The Great Conspiracy

This, indeed, was a grand outcome for the tireless efforts of the once
defeated Conspirators! And as to Oligarchal rule–the rule of the few
(and those the Southern chiefs) over the many,–was not that already
accomplished? For these old Rebel leaders and oligarchs who had secured
the supreme rule over the Solid South, had also, through their ability
to wield the power of that Solid South within the Union, actually
secured the power of practically governing the entire Union!

That Union, then, which we have been wont to look upon as the grandest,
noblest, freest, greatest Republic upon Earth,–is it really such, in
all respects, at the present? Does the Free Republic of the United
States exist, in fact, to-day?
CHAPTER XXXIII.

WHAT NEXT?

And what next? Aye, what next? Do the patriotic, innocent-minded
lovers of a Republican form of Government imagine, for an instant, that
all danger to its continued existence and well-being has ceased to
threaten?–that all the crises perilous to that beneficent popular
governmental form have vanished?–that the climacteric came, and went,
with the breaking out, and suppression, of the Rebellion?–and that
there is nothing alarming in the outlook? Quite likely. The public
mind has not yet been aroused to a sense of the actual revolution
against Republican form of government that has already taken place in
many of the Southern States, much less as to the likelihood of things to
come. The people of any one of the Western, or Northern States,–take
New York, for example,–feel prosperous and happy under the beneficent
workings of the Republican Protective-Tariff system.

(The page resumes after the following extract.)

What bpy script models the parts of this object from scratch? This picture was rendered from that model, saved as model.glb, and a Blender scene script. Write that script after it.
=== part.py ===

Business, of all
sorts, recovering from the numerous attacks made upon that prime bulwark
of our American industries, if only let alone, will fairly hum, and look
bright, so far as “the Almighty dollar” is concerned. They know they
have their primaries and conventions, in their wards and counties
throughout their State, and their State Conventions, and their
elections. They know that the voice of the majority of their own
people, uttered through the sacred ballot-box, is practically the Vox
Dei–and that all bow to it. They know also, that this State government
of theirs, with all its ramifications–whether as to its Executive, its
Legislative, its Judicial, and other officials, either elective or
appointed–is a Republican form of government, in the American sense–in
the sense contemplated by the Fathers, when they incorporated into the
revered Constitution of our Country the vital words: “The United States
shall guarantee to every State in this Union a Republican Form of
government.” But they do not realize the vastly different condition of
things in many States of the Solid South, nor how it affects themselves.

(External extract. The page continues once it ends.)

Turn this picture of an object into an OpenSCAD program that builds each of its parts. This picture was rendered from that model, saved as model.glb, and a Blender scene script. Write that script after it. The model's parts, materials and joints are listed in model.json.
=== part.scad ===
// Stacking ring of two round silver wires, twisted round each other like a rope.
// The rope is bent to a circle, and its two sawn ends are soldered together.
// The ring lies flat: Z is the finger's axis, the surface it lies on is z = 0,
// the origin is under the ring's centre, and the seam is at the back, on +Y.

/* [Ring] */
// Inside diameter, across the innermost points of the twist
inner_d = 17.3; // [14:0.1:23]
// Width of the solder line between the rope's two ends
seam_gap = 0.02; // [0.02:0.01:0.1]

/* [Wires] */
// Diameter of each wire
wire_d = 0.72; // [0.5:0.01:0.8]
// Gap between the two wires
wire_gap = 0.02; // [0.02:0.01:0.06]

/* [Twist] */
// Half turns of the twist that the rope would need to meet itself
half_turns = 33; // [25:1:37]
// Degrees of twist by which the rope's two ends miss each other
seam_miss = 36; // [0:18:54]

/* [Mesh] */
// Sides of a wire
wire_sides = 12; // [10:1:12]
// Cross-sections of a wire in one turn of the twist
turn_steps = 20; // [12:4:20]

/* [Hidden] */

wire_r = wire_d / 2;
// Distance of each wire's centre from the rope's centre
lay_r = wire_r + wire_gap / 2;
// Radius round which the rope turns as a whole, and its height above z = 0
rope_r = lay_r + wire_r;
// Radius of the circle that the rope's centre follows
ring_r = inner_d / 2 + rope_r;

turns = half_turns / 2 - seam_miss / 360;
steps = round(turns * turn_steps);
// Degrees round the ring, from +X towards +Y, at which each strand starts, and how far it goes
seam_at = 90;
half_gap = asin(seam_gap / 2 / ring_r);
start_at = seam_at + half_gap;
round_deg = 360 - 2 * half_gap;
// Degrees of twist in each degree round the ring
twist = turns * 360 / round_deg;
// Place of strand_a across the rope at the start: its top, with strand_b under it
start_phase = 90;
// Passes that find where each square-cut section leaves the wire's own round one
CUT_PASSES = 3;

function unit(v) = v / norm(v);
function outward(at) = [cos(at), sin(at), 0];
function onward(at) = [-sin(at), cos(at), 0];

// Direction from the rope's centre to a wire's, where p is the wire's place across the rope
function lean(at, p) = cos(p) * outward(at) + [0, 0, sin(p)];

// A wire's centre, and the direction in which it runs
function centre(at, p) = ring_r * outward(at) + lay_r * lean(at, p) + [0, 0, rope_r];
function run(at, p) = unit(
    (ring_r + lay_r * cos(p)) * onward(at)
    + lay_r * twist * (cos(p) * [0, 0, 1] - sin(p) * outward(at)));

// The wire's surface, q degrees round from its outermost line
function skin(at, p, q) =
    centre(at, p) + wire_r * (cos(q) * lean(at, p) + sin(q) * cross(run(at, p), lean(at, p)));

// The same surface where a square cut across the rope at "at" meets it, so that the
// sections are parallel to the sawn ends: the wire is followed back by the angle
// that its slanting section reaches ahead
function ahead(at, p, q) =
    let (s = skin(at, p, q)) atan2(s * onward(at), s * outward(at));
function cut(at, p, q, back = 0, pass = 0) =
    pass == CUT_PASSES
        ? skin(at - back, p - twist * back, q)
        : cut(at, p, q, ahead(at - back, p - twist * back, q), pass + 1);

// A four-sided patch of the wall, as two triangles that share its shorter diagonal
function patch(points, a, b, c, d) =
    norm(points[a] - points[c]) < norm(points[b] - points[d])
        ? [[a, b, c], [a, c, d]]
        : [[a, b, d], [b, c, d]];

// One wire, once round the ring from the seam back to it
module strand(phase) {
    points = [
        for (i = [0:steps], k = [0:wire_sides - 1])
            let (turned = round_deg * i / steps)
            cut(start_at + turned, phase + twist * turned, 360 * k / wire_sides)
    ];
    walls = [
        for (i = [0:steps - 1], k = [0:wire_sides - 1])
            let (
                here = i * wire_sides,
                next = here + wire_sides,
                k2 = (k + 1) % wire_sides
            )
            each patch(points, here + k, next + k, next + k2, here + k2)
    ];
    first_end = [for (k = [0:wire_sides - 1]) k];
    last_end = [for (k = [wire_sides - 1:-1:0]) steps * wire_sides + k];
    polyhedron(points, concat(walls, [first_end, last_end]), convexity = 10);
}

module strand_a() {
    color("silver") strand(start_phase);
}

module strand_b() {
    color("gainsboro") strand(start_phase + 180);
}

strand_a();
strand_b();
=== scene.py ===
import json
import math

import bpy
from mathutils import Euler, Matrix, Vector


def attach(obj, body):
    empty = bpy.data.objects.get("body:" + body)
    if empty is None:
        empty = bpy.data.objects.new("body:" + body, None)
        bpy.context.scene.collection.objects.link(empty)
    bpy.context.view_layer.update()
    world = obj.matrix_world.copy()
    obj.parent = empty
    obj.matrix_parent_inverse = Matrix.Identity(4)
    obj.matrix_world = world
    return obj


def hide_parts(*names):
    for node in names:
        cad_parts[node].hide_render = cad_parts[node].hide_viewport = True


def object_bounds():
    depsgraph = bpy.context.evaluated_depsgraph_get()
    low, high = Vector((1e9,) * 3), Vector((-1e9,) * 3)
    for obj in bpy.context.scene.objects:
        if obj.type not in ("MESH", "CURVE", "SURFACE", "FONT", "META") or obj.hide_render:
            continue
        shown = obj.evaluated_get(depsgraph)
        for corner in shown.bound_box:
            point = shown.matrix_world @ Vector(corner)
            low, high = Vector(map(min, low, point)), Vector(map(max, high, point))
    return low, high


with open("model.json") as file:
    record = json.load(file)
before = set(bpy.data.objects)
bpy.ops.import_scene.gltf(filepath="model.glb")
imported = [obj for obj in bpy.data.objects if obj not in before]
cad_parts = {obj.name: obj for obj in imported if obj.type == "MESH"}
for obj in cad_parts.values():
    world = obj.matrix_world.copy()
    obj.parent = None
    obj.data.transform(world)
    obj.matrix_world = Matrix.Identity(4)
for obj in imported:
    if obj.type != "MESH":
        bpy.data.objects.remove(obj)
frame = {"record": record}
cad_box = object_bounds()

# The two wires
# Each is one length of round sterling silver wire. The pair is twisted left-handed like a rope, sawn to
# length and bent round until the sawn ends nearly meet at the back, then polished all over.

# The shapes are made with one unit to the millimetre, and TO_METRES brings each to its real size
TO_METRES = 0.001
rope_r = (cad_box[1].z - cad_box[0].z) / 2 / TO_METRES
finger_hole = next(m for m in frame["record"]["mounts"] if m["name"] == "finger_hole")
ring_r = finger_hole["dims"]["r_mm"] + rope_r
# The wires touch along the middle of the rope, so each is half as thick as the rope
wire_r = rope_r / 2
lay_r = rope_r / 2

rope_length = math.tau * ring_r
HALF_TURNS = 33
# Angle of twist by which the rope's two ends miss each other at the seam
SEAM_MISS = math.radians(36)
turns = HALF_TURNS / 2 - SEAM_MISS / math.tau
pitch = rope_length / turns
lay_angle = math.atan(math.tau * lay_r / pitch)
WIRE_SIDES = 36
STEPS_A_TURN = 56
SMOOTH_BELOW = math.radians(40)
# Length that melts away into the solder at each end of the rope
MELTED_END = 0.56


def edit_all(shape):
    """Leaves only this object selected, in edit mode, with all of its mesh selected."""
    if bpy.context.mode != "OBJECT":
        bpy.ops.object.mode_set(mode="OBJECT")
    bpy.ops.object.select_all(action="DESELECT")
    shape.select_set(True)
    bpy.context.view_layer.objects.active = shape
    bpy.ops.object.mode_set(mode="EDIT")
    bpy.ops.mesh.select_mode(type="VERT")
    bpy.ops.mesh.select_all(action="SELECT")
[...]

And what is this “republican” form of government, thus pledged? It is
true that there are not wanting respectable authorities whose
definitions of the words “republic,” and “republican,” are strongly
inharmonious with their true meaning, as correctly understood by the
great bulk of Americans. Thus, Brande asserts that “A republic may be
either a democracy or an aristocracy!”–and proceeds to say: “In the
former, the supreme power is vested in the whole body of the people, or
in representatives elected by the people; in the latter, it is vested in
a nobility, or a privileged class of comparatively a small number of
persons.” John Adams also wrote: “The customary meanings of the words
republic and commonwealth have been infinite. They have been applied to
every Government under heaven; that of Turkey and that of Spain, as well
as that of Athens and of Rome, of Geneva and San Marino.” But the true
meaning of the word “republican” as applied to a “form of government,”
and as commonly and almost invariably understood by those who, above all
others in the wide World, should best understand and appreciate its
blessings–to wit: the American People has none of the looseness and
indefiniteness which these authorities throw about it.

The prevailing and correct American idea is that “Republican” means: of,
or pertaining to, a Republic; that “Republic” means a thing, affair, or
matter, closely related to, and touching the “public;” and that the
“public” are the “people”–not a small proportion of them, but “the
people at large,” the whole community, the Nation, the commonalty, the
generality. Hence, “a Republican form of government” is, in their
opinion, plainly that form which is most closely identified with, and
representative of, the generality or majority of the people; or, in the
language of Dr. J. E. Worcester, it is “That form of government or of a
State, in which the supreme power is vested in the people, or in
representatives elected by the people.”

It is obvious that there can be no such thing as “a republic,” which is,
at the same time, “an aristocracy;” for the moment that which was “a
republic” becomes “an aristocracy,” that moment it ceases to be “a
republic.” So also can there be no such thing as “a republic” which is
“an oligarchy,” for, as “a republic” is a government of the many, or, as
President Lincoln well termed it, “a government of the people, by the
people, for the people”–so it must cease to be “a republic,” when the
supreme power is in the hands of the oligarchic few.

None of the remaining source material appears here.